Pengadilan ini tahun lalu memerintahkan Malaysia membayar uang sebesar US$14 miliar kepada keturunan sultan Sulu sebagai uang ganti rugi dan kompensasi meski isu kedaulatan tidak disentuh.
Malaysia kemudian mendapat perintah Pengadilan Banding Paris agar hukuman itu tidak diterapkan.
Pihak penuntut melakukan banding atas keputusan ini tetapi pada Maret lalu ditolak.
Sebelum pengadilan banding ini, sejumlah juru sita mendatangi kedutaan besar Malaysia dan tempat tinggal staf kedutaan di Paris untuk mendapatkan rincian properti itu.
Juru sita yang beraksi berdasarkan pemintaan warga Sulu yang melakukan tuntutan hukum pun diusir. Dan Kantor Sekretariat Khusus Sulu pemerintah Malaysia berencana membawa keturunan Sulu ini ke pengadilan.
Sementara itu, perusahaan migas pemerintah Malaysia Petroliam Nasional Bhd, atau Petronas, mengatakan telah menerima perintah pembekuan dua unitnya di Luxembourg.

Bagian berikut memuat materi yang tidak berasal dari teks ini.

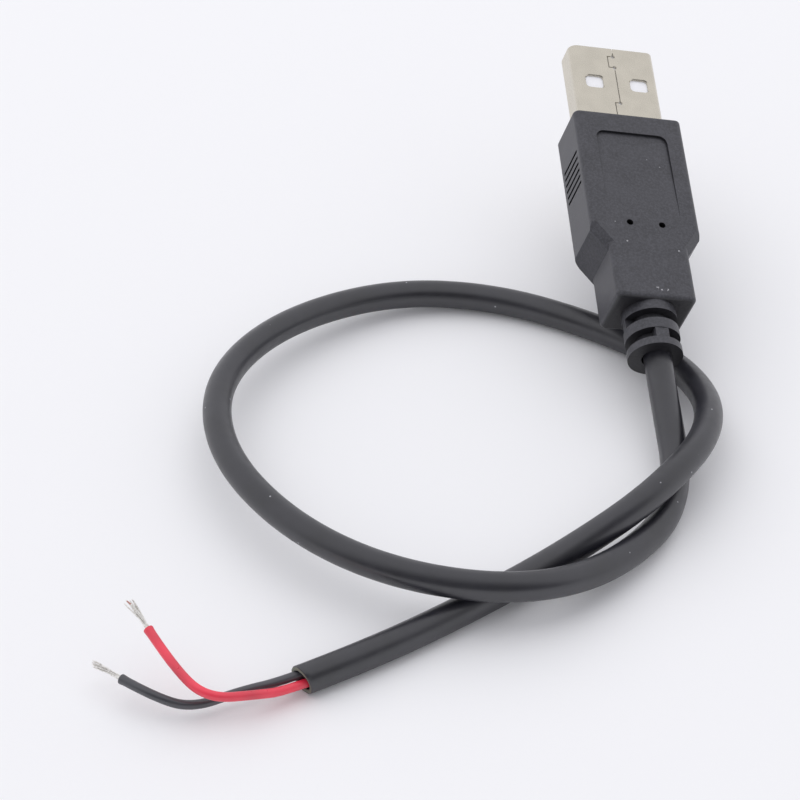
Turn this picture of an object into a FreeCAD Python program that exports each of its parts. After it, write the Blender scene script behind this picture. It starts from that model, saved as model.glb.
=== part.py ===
import FreeCAD, Part
import math
import os

import Sketcher
from FreeCAD import Placement, Rotation, Vector

# USB power cable: a flat plug with a folded steel shell, moulded onto a short round two-core cord
# whose far end is cut, with a red and a black wire stripped for soldering.
#
# Row frame: millimetres, +Z up, origin at the centre of the plug's open end, +Y roughly along the
# plug towards its open end, +X to the right of it. The cord lies on a surface rest_height below.
# Every plug piece is modelled in the plug's own frame, where +Y runs back from the open end to the
# cord, +Z out of the face that carries the shell's seam and +X to the left of the plug seen from
# behind, and is then turned to the pose in which the stiff cord holds the plug.

SIZES = {
    # pose of the plug and the surface under the cord
    "yaw": 5.0, "pitch": 16.5, "roll": 13.5, "rest_height": 21.0,
    # folded steel shell
    "shell_width": 12.0, "shell_height": 4.5, "shell_wall": 0.3, "shell_corner": 1.1,
    "shell_exposed": 12.8, "shell_seated": 5.6,
    "seam_gap": 0.13, "seam_hole_radius": 0.28, "seam_first_hole": 1.4, "seam_tab_length": 1.9,
    "seam_tab_width": 0.8, "seam_jog_from_tip": 9.5, "seam_jog_width": 0.7,
    "window_width": 2.5, "window_length": 2.0, "window_from_tip": 5.05, "window_spacing": 6.3,
    "window_corner": 0.55, "window_rim": 0.12,
    # insulator with its tongue, and the four contacts
    "fit_gap": 0.02, "tongue_thickness": 1.84, "tongue_setback": 0.5, "cavity_depth": 11.4,
    "carrier_length": 15.6, "contact_width": 1.0, "contact_thickness": 0.3, "contact_proud": 0.1,
    "power_contact_x": 3.5, "data_contact_x": 1.0, "power_contact_setback": 1.2,
    "data_contact_setback": 2.2, "contact_tail": 2.6,
    # moulded parts
    "inner_mould_width": 13.0, "inner_mould_height": 6.0, "inner_mould_front": 15.2,
    "inner_mould_corner": 0.8, "jacket_grip": 1.4,
    "body_width": 15.0, "body_thickness": 7.9, "body_length": 19.4, "shoulder_inset": 2.1,
    "shoulder_length": 3.0, "shoulder_bevel": 1.0, "neck_length": 7.5,
    "long_edge_radius": 0.85, "front_edge_radius": 0.4, "rear_edge_radius": 0.6,
    "panel_width": 9.9, "panel_length": 14.2, "panel_setback": 3.2, "panel_depth": 0.35,
    "panel_corner": 1.2, "pin_hole_radius": 0.45, "pin_hole_spacing": 4.4, "pin_hole_setback": 18.2,
    "pin_hole_depth": 0.8,
    "grip_groove_count": 6, "grip_groove_pitch": 1.0, "grip_groove_width": 0.4,
    "grip_groove_depth": 0.35, "grip_groove_height": 5.2, "grip_groove_setback": 6.1,
    "relief_radius": 3.55, "relief_ring": 1.5, "relief_last_ring": 1.05, "relief_slot": 1.4,
    "relief_sleeve_wall": 0.5, "relief_top_bridge": 1.75, "relief_side_bridge": 0.9,
    "relief_sunk": 0.15,
    # cord, cores and stripped wires
    "cord_diameter": 3.6, "jacket_wall": 0.55, "jacket_first_run": 5.0,
    "core_diameter": 1.1, "core_spread": 0.6, "core_lean": 35.0, "core_seat": 10.0,
    "wire_first_run": 2.0, "conductor_seat": 2.0, "bundle_radius": 0.32,
    "strand_diameter": 0.18, "strand_ring": 0.2, "strand_root": 0.5, "strand_step": 0.2,
    "strand_fan": 3.0, "strand_fan_change": 1.8, "strand_fan_phase": 120.0, "stripped_length": 4.0,
    # leads and solder joints inside the plug
    "lead_span": 8.4, "lead_bare": 1.9, "lead_gap": 0.4, "lead_straight": 1.2,
    "solder_width": 1.5, "solder_length": 1.8, "solder_height": 1.3, "solder_overlap": 0.15,
}

# The cord's route after its first run straight out of the strain relief: points that its straight
# runs meet at, as right, away and height above the surface. It goes down to the surface, under the
# last strand, over itself, once round to the left, back under the plug's neck, over its first
# strand and under the second, and ends flat on the surface.
CORD_ROUTE = [
    (6.2, -68.5, 1.8), (-2.3, -80.9, 2.9), (-13.9, -88.1, 5.7), (-28.9, -85.6, 6.0),
    (-41.3, -77.2, 6.0), (-50.0, -64.1, 5.9), (-51.3, -49.8, 5.5), (-44.1, -37.1, 4.5),
    (-30.4, -27.9, 2.6), (-16.0, -27.6, 1.8), (-2.1, -34.2, 1.8), (8.8, -42.8, 1.8),
    (11.2, -58.6, 6.1), (2.9, -72.1, 6.9), (-8.9, -79.1, 2.7), (-20.8, -87.2, 1.8),
    (-31.6, -94.3, 1.8), (-39.1, -98.3, 1.8),
]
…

Ini adalah upaya para penuntut hukum untuk menerapkan keputusan pengadilan arbitrari. Petronas mengatakan langkah itu "tidak berdasar" dan bertekad membela diri secara hukum.
5. Strategi Sekarang
Pemerintah baru Malaysia pimpinan Perdana Menteri Anwar Ibrahim berencana "bersikap aktif" melawan kelompok Sulu ini. Ini adalah perubahan kebijakan sebelumnya yang disebut "mematikan api."
Langkah pertama yang diambil adalah memasukan salah satu orang Sulu yang ikut melakukan tuntutan hukum, Muhamamd Fuad Abdullah Kiram, ke dalam daftar teroris sesuai dengan hukum anti pencucian uang dan terorisme Malaysia.
Kiram adalah satu dari delapan warga Sulu yang mengaku keturunan sultan Sulu dan mengambil langkah hukum ini.
Pengacara kelompok ini menggambarkan langkah Malaysia tersebut sebagai upaya "menekan pengadilan luar negeri," dan menambahkan bahwa kliennya "bukan teroris."
Malaysia juga menyetujui menyewa perusahaan hubungan masyarakat (PR) Inggris dan mengirim menteri dalam negeri ke Belanda, Perancis, Spanyol dan Luxembourg yang terlibat dalam proses arbitrasi ini.
Sementara itu, Anwar Ibrahim dan Presiden Filipina Ferdinand Marcos Jr. sepakat untuk melakukan perundingan mendalam terkait isu ini.